Great Minds Think Alike

Eyeing the same man at the bar may not be the only thing gay guys and straight girls have in common. According to a recent study, the similarities run much deeper than that.

Released today, the study in Proceedings of the National Academy of Sciences provides evidence for a biological answer to the eternal question of sexuality.

The study suggests that gay men and straight women share characteristics in the area of the brain responsible for emotion, mood and anxiety, according to the study from Sweden’s Karolinska Institute. It also showed the same similarities among lesbians and straight men.

Analysing the brain scans of 90 volunteers, it appeared gay women and straight men both had right hemispheres of the brain slightly larger than that of their left.

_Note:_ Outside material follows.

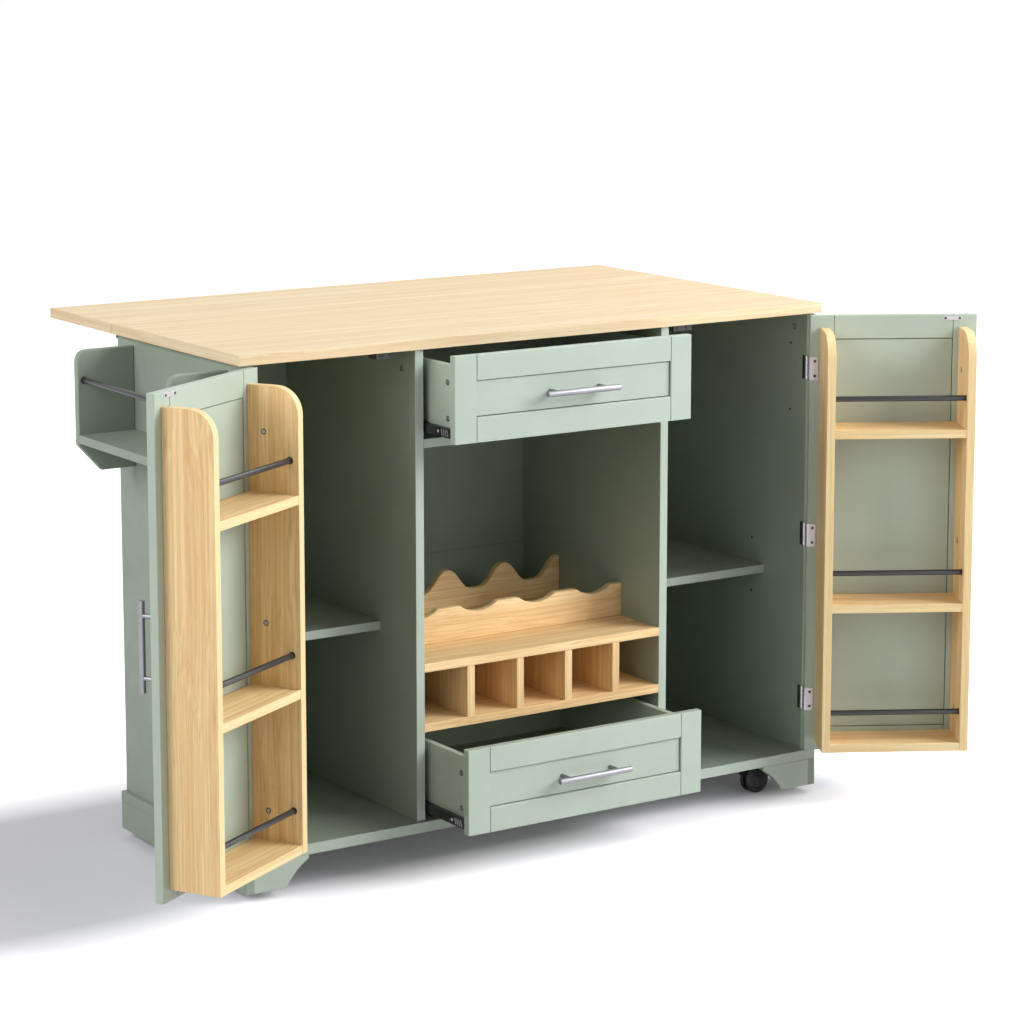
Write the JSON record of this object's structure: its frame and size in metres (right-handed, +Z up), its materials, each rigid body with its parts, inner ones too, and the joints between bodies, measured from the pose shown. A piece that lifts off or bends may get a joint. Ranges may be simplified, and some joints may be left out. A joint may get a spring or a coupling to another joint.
{
  "type": "drop leaf kitchen island",
  "caption": "Rolling kitchen island with a drop leaf, doors carrying spice racks, drawers, a bottle rest, cubbies and a side rack.",
  "frame": {"origin": "centre of the bounding box in plan, on the floor, with doors and drawers open as stored", "axes": "+X to the right seen from the front, along the length; +Y from the front to the leaf at the back; +Z up"},
  "size_m": [1.6844, 0.9368, 0.917],
  "materials": {
    "sage_paint": "satin painted board",
    "oak_board": "satin natural oak",
    "satin_nickel": "satin nickel",
    "black_steel": "satin black",
    "black_plastic": "satin black",
    "grey_plastic": "satin grey"
  },
  "bodies": {
    "carcass": {"worktop": "oak_board", "side_panel_left": "sage_paint", "side_panel_right": "sage_paint", "partition_left": "sage_paint", "partition_right": "sage_paint", "bottom_panel": "sage_paint", "plinth_left": "sage_paint", "plinth_right": "sage_paint", "back_left": "sage_paint", "back_right": "sage_paint", "back_centre_upper": "sage_paint", "back_centre_lower": "sage_paint", "shelf_left": "sage_paint", "shelf_right": "sage_paint", "drawer_divider": "sage_paint", "cubby_top": "oak_board", "cubby_rack": "oak_board", "bottle_rest_front": "oak_board", "bottle_rest_rear": "oak_board", "side_rack_end_front": "sage_paint", "side_rack_end_rear": "sage_paint", "side_rack_shelf": "sage_paint", "side_rack_rod": "black_steel", "magnet_catch_left": "grey_plastic", "magnet_catch_right": "grey_plastic", "door_hinge_1_left": "satin_nickel", "door_hinge_1_right": "satin_nickel", "door_hinge_2_left": "satin_nickel", "door_hinge_2_right": "satin_nickel", "door_hinge_3_left": "satin_nickel", "door_hinge_3_right": "satin_nickel", "leaf_hinge_left": "black_steel", "leaf_hinge_right": "black_steel", "bracket_leg_left": "black_steel", "bracket_leg_right": "black_steel"},
    "leaf": {"drop_leaf": "oak_board", "bracket_arm_left": "black_steel", "bracket_arm_right": "black_steel"},
    "strap_left": {"bracket_strap_left": "black_steel"},
    "strap_right": {"bracket_strap_right": "black_steel"},
    "door_left": {"door_left": "sage_paint", "spice_rack_left": "oak_board", "door_handle_left": "satin_nickel"},
    "door_right": {"door_right": "sage_paint", "spice_rack_right": "oak_board", "door_handle_right": "satin_nickel"},
    "drawer_upper": {"drawer_front_upper": "sage_paint", "drawer_box_upper": "sage_paint", "drawer_handle_upper": "satin_nickel"},
    "drawer_lower": {"drawer_front_lower": "sage_paint", "drawer_box_lower": "sage_paint", "drawer_handle_lower": "satin_nickel"},
    "fork_front_left": {"caster_fork_front_left": "black_plastic"},
    "wheel_front_left": {"caster_wheel_front_left": "black_plastic"},
    "fork_front_right": {"caster_fork_front_right": "black_plastic"},
    "wheel_front_right": {"caster_wheel_front_right": "black_plastic"},
    "fork_rear_left": {"caster_fork_rear_left": "black_plastic"},
    "wheel_rear_left": {"caster_wheel_rear_left": "black_plastic"},
    "fork_rear_right": {"caster_fork_rear_right": "black_plastic"},
    "wheel_rear_right": {"caster_wheel_rear_right": "black_plastic"}
  },
  "joints": [
    {"name": "door_left_swing", "type": "hinge", "parent": "carcass", "child": "door_left", "pos_m": [-0.5735, -0.22908, 0.491], "axis": [0, 0, 1], "range_deg": [-12, 150]},
    {"name": "door_right_swing", "type": "hinge", "parent": "carcass", "child": "door_right", "pos_m": [0.5735, -0.22908, 0.491], "axis": [0, 0, -1], "range_deg": [-12, 150]},
    {"name": "drawer_upper_slide", "type": "slide", "parent": "carcass", "child": "drawer_upper", "axis": [0, -1, 0], "range_m": [-0.0932, 0.2268]},
    {"name": "drawer_lower_slide", "type": "slide", "parent": "carcass", "child": "drawer_lower", "axis": [0, -1, 0], "range_m": [-0.1325, 0.1875]},
    {"name": "leaf_fold", "type": "hinge", "parent": "carcass", "child": "leaf", "pos_m": [0, 0.22282, 0.893], "axis": [-1, 0, 0], "range_deg": [0, 90]},
    {"name": "strap_left_turn", "type": "hinge", "parent": "leaf", "child": "strap_left", "pos_m": [-0.2542, 0.32282, 0.89455], "axis": [1, 0, 0], "range_deg": [0, 136]},
    {"name": "strap_right_turn", "type": "hinge", "parent": "leaf", "child": "strap_right", "pos_m": [0.2542, 0.32282, 0.89455], "axis": [1, 0, 0], "range_deg": [0, 136]},
    {"name": "swivel_front_left", "type": "hinge", "parent": "carcass", "child": "fork_front_left", "pos_m": [-0.525, -0.17558, 0.06], "axis": [0, 0, 1], "continuous": true},
    {"name": "roll_front_left", "type": "hinge", "parent": "fork_front_left", "child": "wheel_front_left", "pos_m": [-0.5434, -0.17558, 0.025], "axis": [0, 1, 0], "continuous": true},
    {"name": "swivel_front_right", "type": "hinge", "parent": "carcass", "child": "fork_front_right", "pos_m": [0.525, -0.17558, 0.06], "axis": [0, 0, 1], "continuous": true},
    {"name": "roll_front_right", "type": "hinge", "parent": "fork_front_right", "child": "wheel_front_right", "pos_m": [0.5066, -0.17558, 0.025], "axis": [0, 1, 0], "continuous": true},
    {"name": "swivel_rear_left", "type": "hinge", "parent": "carcass", "child": "fork_rear_left", "pos_m": [-0.525, 0.15792, 0.06], "axis": [0, 0, 1], "continuous": true},
    {"name": "roll_rear_left", "type": "hinge", "parent": "fork_rear_left", "child": "wheel_rear_left", "pos_m": [-0.5434, 0.15792, 0.025], "axis": [0, 1, 0], "continuous": true},
    {"name": "swivel_rear_right", "type": "hinge", "parent": "carcass", "child": "fork_rear_right", "pos_m": [0.525, 0.15792, 0.06], "axis": [0, 0, 1], "continuous": true},
    {"name": "roll_rear_right", "type": "hinge", "parent": "fork_rear_right", "child": "wheel_rear_right", "pos_m": [0.5066, 0.15792, 0.025], "axis": [0, 1, 0], "continuous": true}
  ],
  "couplings": [
    {"joint": "strap_left_turn", "follows": "leaf_fold", "ratio": 1.4965},
    {"joint": "strap_right_turn", "follows": "leaf_fold", "ratio": 1.4965}
  ]
}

The study didn’t find any correlation in brain size between gay men and straight women, but their emotional responses and activation patterns appear to have “remarkable similarities” according to the study’s authors. That’s probably why the gay man / fag hag relationship works so well.

Neuroscientist Simon LeVay responded to the report by saying that the recent research seemed to reiterate that “that sexual orientation is part of a package. It is not an isolated trait.”

LeVay was among the first to identify differences in the brains of homosexual and heterosexual people over 17 years ago. His research identified a region of the hypothalamus that was larger in straight men than in women and gay men. A gay man himself, LeVay said the new research made an even stronger case for homosexuality being a function of biology and not choice.

“Nothing about the left and right brain has anything to do with sexuality, he says. “The preponderance of research argues rather strongly for a common biological process that is contributing not only to sexual orientation, but to other things as well.”

Studies regarding sexuality have included environmental, neurological and biological factors, but none have drawn any definitive conclusions.

“These observations motivate more extensive investigations of larger study groups and prompt for a better understanding of the neurobiology of homosexuality,” said the authors of the Karolinska Institute paper.